# TASK OBJECTIVE
Reproduce the entries below in full, word for word.

# STORED DATA

-- Begin --

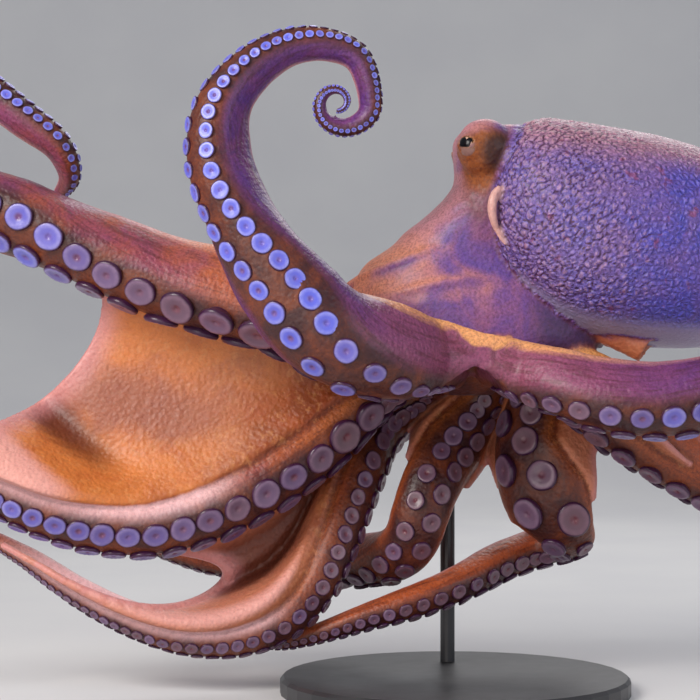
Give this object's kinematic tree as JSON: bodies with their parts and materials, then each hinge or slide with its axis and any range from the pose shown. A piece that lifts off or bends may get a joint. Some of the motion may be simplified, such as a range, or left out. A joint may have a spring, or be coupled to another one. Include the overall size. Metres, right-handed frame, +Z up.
{
  "type": "octopus model",
  "caption": "Life-size still model of a common octopus swimming with curled and trailing arms, on a round stand with one rod.",
  "frame": {"origin": "centre of the underside of the stand's base", "axes": "+X towards the tip of the mantle, +Y towards the animal's right side, +Z up"},
  "size_m": [0.6855, 0.2552, 0.4007],
  "materials": {
    "arms": "wet, mottled orange brown and mauve, with pale violet suckers",
    "crown": "wet, orange brown",
    "webs": "wet, orange, with a pink rim",
    "mantle": "wet, pebbled, lavender grey",
    "head": "wet, violet and brown",
    "eye": "glossy",
    "stand": "satin black"
  },
  "bodies": {
    "root": {"arm_L1_1": "arms", "arm_L1_2": "arms", "arm_L1_3": "arms", "arm_L1_4": "arms", "arm_L1_5": "arms", "arm_L2_1": "arms", "arm_L2_2": "arms", "arm_L2_3": "arms", "arm_L2_4": "arms", "arm_L2_5": "arms", "arm_L2_6": "arms", "arm_L3_1": "arms", "arm_L3_2": "arms", "arm_L3_3": "arms", "arm_L3_4": "arms", "arm_L3_5": "arms", "arm_L4_1": "arms", "arm_L4_2": "arms", "arm_L4_3": "arms", "arm_L4_4": "arms", "arm_L4_5": "arms", "arm_R1_1": "arms", "arm_R1_2": "arms", "arm_R1_3": "arms", "arm_R1_4": "arms", "arm_R1_5": "arms", "arm_R2_1": "arms", "arm_R2_2": "arms", "arm_R2_3": "arms", "arm_R2_4": "arms", "arm_R2_5": "arms", "arm_R3_1": "arms", "arm_R3_2": "arms", "arm_R3_3": "arms", "arm_R3_4": "arms", "arm_R3_5": "arms", "arm_R4_1": "arms", "arm_R4_2": "arms", "arm_R4_3": "arms", "arm_R4_4": "arms", "arm_R4_5": "arms", "arm_R4_6": "arms", "arm_crown": "crown", "eye_left": "eye", "eye_right": "eye", "funnel": "head", "head": "head", "mantle": "mantle", "stand_base": "stand", "stand_rod": "stand", "web_L1_L2": "webs", "web_L2_L3": "webs", "web_L3_L4": "webs", "web_L4_R4": "webs", "web_R1_L1": "webs", "web_R2_R1": "webs", "web_R3_R2": "webs", "web_R4_R3": "webs"}
  },
  "joints": []
}
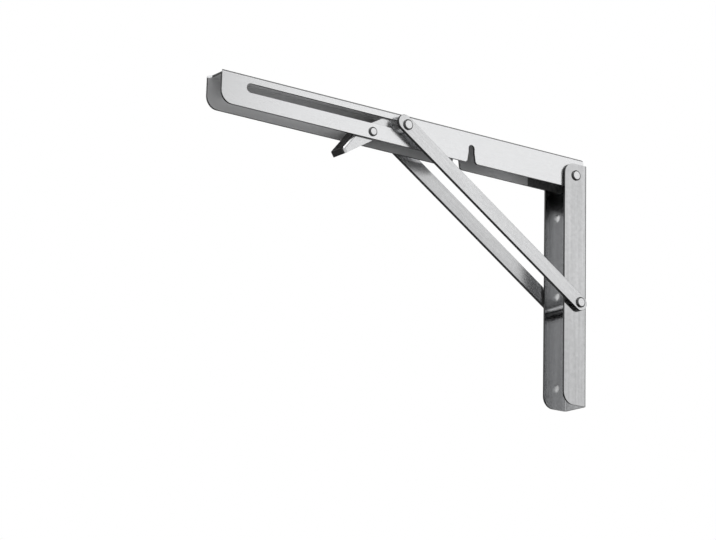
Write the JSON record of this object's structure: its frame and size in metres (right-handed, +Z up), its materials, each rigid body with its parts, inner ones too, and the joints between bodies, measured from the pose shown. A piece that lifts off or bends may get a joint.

-- End --

# FINISHED EXERCISE
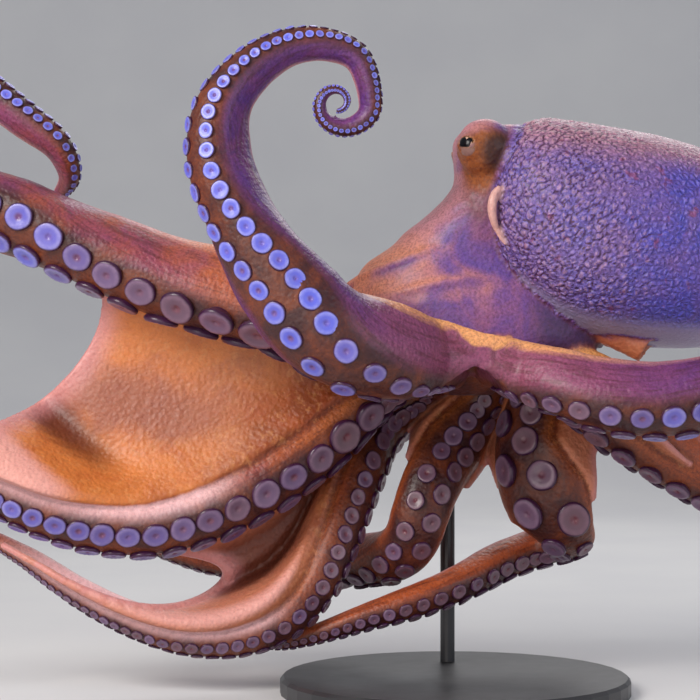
Give this object's kinematic tree as JSON: bodies with their parts and materials, then each hinge or slide with its axis and any range from the pose shown. A piece that lifts off or bends may get a joint. Some of the motion may be simplified, such as a range, or left out. A joint may have a spring, or be coupled to another one. Include the overall size. Metres, right-handed frame, +Z up.
{
  "type": "octopus model",
  "caption": "Life-size still model of a common octopus swimming with curled and trailing arms, on a round stand with one rod.",
  "frame": {"origin": "centre of the underside of the stand's base", "axes": "+X towards the tip of the mantle, +Y towards the animal's right side, +Z up"},
  "size_m": [0.6855, 0.2552, 0.4007],
  "materials": {
    "arms": "wet, mottled orange brown and mauve, with pale violet suckers",
    "crown": "wet, orange brown",
    "webs": "wet, orange, with a pink rim",
    "mantle": "wet, pebbled, lavender grey",
    "head": "wet, violet and brown",
    "eye": "glossy",
    "stand": "satin black"
  },
  "bodies": {
    "root": {"arm_L1_1": "arms", "arm_L1_2": "arms", "arm_L1_3": "arms", "arm_L1_4": "arms", "arm_L1_5": "arms", "arm_L2_1": "arms", "arm_L2_2": "arms", "arm_L2_3": "arms", "arm_L2_4": "arms", "arm_L2_5": "arms", "arm_L2_6": "arms", "arm_L3_1": "arms", "arm_L3_2": "arms", "arm_L3_3": "arms", "arm_L3_4": "arms", "arm_L3_5": "arms", "arm_L4_1": "arms", "arm_L4_2": "arms", "arm_L4_3": "arms", "arm_L4_4": "arms", "arm_L4_5": "arms", "arm_R1_1": "arms", "arm_R1_2": "arms", "arm_R1_3": "arms", "arm_R1_4": "arms", "arm_R1_5": "arms", "arm_R2_1": "arms", "arm_R2_2": "arms", "arm_R2_3": "arms", "arm_R2_4": "arms", "arm_R2_5": "arms", "arm_R3_1": "arms", "arm_R3_2": "arms", "arm_R3_3": "arms", "arm_R3_4": "arms", "arm_R3_5": "arms", "arm_R4_1": "arms", "arm_R4_2": "arms", "arm_R4_3": "arms", "arm_R4_4": "arms", "arm_R4_5": "arms", "arm_R4_6": "arms", "arm_crown": "crown", "eye_left": "eye", "eye_right": "eye", "funnel": "head", "head": "head", "mantle": "mantle", "stand_base": "stand", "stand_rod": "stand", "web_L1_L2": "webs", "web_L2_L3": "webs", "web_L3_L4": "webs", "web_L4_R4": "webs", "web_R1_L1": "webs", "web_R2_R1": "webs", "web_R3_R2": "webs", "web_R4_R3": "webs"}
  },
  "joints": []
}
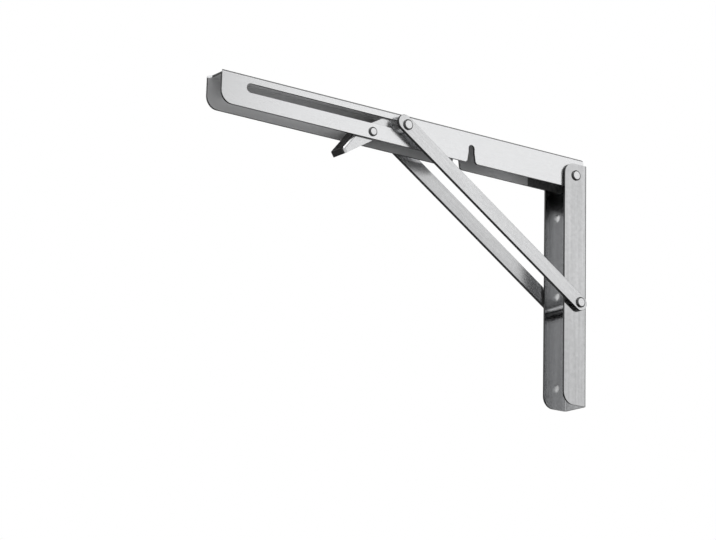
Write the JSON record of this object's structure: its frame and size in metres (right-handed, +Z up), its materials, each rigid body with its parts, inner ones too, and the joints between bodies, measured from the pose shown. A piece that lifts off or bends may get a joint.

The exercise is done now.